A neat aside from all this is that I was constantly asked to give phone support folks reviews.  Many of them stressed that the reviews were to reflect how they performed as a customer service person and specifically not if the problem was fixed. Pause, and think about that for a moment.  While it's entirely possible that the problem is insurmountable, or not theirs (the internet is a complicated place), it also sounds like you could be dumb as a bag of hammers but super nice and get great marks; especially if one of the metrics is "how few callers you have to pass up to second line support" (which is probably what I needed).

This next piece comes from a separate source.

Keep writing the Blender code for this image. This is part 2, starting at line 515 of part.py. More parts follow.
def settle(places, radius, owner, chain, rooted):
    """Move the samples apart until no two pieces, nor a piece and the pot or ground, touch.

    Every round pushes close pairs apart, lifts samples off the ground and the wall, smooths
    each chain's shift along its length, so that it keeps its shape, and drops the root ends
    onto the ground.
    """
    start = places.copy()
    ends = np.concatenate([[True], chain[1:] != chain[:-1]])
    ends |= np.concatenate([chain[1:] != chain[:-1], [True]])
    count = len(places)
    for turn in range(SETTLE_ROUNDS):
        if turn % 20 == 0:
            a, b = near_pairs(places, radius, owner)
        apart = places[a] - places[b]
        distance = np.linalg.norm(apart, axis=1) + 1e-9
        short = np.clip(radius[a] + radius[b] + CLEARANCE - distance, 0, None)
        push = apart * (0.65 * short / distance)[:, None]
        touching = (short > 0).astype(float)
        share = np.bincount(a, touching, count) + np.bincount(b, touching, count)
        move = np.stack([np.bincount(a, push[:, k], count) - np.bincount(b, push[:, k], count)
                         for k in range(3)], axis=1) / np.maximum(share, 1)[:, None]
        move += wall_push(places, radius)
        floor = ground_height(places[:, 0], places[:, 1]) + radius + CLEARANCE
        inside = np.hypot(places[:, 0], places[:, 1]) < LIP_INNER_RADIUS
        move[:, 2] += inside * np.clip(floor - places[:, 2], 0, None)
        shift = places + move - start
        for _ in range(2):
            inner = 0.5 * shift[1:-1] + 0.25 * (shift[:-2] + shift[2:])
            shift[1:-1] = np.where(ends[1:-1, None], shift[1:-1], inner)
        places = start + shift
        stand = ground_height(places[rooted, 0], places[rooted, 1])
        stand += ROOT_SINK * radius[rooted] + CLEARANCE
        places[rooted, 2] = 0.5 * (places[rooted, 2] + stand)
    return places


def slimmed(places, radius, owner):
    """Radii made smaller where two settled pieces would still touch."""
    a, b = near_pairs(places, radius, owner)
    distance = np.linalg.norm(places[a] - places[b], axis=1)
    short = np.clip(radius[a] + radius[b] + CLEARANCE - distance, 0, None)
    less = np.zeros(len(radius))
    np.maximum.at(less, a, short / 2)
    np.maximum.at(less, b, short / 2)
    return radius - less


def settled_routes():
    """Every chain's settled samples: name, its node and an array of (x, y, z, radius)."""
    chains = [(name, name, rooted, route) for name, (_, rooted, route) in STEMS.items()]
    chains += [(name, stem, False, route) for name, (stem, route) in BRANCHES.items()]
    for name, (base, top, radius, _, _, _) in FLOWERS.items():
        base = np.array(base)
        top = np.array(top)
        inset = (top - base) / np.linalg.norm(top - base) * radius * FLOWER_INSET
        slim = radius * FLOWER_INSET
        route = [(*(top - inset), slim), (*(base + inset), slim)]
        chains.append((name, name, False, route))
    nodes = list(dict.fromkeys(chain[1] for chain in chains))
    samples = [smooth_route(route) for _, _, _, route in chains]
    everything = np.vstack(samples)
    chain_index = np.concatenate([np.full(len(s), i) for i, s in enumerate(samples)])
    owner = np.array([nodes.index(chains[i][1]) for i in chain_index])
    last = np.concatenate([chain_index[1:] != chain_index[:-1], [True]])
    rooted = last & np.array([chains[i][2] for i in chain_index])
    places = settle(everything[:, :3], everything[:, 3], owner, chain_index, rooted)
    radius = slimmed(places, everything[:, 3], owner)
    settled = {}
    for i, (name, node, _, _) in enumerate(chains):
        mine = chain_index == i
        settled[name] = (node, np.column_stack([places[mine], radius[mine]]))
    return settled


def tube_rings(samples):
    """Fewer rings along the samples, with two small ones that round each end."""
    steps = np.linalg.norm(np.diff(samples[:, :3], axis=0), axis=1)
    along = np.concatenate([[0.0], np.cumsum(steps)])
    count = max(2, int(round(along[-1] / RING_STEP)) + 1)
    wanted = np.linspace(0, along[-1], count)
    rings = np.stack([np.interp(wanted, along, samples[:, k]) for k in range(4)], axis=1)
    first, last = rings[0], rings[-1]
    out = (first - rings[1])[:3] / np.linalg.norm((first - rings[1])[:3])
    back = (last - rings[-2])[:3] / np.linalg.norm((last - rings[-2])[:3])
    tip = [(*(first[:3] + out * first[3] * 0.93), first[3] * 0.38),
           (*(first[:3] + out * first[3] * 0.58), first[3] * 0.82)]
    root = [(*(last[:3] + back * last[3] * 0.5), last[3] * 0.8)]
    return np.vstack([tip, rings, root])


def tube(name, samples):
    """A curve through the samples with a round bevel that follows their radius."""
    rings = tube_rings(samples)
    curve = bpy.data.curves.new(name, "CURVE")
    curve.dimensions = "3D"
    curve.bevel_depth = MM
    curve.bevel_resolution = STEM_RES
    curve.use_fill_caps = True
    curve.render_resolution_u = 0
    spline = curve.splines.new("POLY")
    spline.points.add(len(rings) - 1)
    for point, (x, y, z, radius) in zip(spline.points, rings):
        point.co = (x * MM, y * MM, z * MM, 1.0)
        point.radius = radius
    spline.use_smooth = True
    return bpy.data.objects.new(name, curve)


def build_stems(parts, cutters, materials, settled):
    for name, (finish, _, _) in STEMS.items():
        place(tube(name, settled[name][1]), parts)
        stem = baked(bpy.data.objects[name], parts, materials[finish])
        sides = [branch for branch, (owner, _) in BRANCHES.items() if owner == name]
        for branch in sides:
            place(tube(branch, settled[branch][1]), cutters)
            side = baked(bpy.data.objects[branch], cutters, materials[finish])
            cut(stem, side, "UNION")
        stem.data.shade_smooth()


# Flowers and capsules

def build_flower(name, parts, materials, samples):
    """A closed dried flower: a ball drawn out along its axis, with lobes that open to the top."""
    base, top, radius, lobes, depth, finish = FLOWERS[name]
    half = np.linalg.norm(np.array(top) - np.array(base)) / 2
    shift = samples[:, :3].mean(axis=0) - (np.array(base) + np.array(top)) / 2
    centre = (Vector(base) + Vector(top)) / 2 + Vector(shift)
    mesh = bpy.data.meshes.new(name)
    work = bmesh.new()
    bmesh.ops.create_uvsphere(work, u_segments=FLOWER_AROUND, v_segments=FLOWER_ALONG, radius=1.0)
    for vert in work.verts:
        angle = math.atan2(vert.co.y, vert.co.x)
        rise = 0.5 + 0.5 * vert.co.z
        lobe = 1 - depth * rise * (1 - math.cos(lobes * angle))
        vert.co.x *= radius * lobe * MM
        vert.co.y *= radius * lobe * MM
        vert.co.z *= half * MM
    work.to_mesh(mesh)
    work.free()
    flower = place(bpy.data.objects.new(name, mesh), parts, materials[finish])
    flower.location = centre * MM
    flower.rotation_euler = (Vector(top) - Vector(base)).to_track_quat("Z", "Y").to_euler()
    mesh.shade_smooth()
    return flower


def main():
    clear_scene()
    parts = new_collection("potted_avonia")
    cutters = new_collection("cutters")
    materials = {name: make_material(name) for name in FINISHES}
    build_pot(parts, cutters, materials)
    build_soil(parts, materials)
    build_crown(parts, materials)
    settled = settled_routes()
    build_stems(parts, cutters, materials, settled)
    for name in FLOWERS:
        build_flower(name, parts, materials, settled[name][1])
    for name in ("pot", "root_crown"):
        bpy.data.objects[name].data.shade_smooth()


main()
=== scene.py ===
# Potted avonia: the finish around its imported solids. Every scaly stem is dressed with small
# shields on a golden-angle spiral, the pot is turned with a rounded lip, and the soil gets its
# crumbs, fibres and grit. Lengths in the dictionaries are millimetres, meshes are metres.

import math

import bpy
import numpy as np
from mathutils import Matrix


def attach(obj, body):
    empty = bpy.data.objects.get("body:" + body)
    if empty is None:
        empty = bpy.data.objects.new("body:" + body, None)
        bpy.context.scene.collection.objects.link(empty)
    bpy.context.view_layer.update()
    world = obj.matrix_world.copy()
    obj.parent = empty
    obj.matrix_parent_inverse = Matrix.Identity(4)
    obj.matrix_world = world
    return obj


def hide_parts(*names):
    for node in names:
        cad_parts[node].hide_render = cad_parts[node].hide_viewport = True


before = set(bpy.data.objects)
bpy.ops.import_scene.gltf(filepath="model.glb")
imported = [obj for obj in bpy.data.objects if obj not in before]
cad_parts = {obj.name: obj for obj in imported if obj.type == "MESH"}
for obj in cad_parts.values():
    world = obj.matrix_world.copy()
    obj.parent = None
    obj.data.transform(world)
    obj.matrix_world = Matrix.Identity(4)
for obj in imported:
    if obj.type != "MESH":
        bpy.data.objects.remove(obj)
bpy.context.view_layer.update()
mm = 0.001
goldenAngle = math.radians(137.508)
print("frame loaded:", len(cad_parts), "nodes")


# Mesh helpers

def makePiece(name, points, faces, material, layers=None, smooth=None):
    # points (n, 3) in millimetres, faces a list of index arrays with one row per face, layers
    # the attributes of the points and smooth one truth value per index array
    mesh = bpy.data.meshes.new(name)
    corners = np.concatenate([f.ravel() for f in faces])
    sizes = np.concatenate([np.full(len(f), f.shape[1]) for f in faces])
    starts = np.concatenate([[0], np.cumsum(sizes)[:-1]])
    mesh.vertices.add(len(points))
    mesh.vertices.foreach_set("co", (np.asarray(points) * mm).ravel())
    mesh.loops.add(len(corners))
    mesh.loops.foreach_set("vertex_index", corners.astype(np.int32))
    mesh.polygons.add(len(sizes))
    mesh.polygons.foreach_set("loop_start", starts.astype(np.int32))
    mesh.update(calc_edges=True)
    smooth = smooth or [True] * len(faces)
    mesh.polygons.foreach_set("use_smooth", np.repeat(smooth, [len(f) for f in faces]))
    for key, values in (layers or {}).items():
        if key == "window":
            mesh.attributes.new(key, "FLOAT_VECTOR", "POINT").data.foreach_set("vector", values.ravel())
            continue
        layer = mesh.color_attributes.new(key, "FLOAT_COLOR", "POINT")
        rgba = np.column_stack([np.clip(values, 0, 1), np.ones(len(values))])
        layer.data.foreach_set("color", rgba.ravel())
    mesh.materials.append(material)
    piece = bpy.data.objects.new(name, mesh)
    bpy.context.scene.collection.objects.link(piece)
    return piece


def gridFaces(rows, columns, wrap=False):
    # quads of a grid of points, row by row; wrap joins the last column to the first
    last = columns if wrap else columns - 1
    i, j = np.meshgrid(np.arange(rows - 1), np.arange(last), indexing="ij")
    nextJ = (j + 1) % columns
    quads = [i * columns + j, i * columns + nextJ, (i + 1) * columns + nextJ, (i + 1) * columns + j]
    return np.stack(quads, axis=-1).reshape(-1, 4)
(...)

Anyway, after my twin debacles with phone support from my ISP and Hulu I did some more web sleuthing; this time trying to splice in terms from my error message along with the word "blacklist".  I ended up finding BrightCloud, which provides services to third parties and "Threat Assesment" of incoming IP requests.  This means that your IP security person can install it and presumably not tell anyone what it looks like if a user gets rejected because of a blacklisted IP.  In the case of the bank, it was super obvious, and yet first line support had no idea that's what this error message said.

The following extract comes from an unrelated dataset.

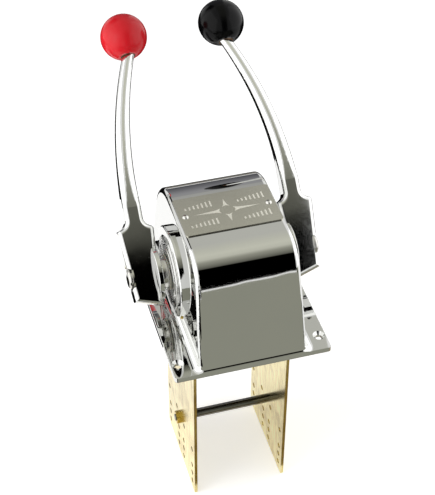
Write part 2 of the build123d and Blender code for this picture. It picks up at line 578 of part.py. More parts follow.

I'll allow as how maybe this is one of those "long tail" problems that doesn't happen to folks often enough to warrant having a quick solution at hand on the front line, but it seems to be that those kinds of problems get dropped by the front line, rather than passed up to second line, across the board.  Many folks I've told about this would have...

  1. Never thought of the existence of an IP blacklist.
  2. Never pursued this problem long enough with support to get a solution.
How many other problems of this type are out there that people are just living with?  Not just internet problems, but any problems requiring phone support?  The only conclusion is the phone support is broken for all but the most common problems.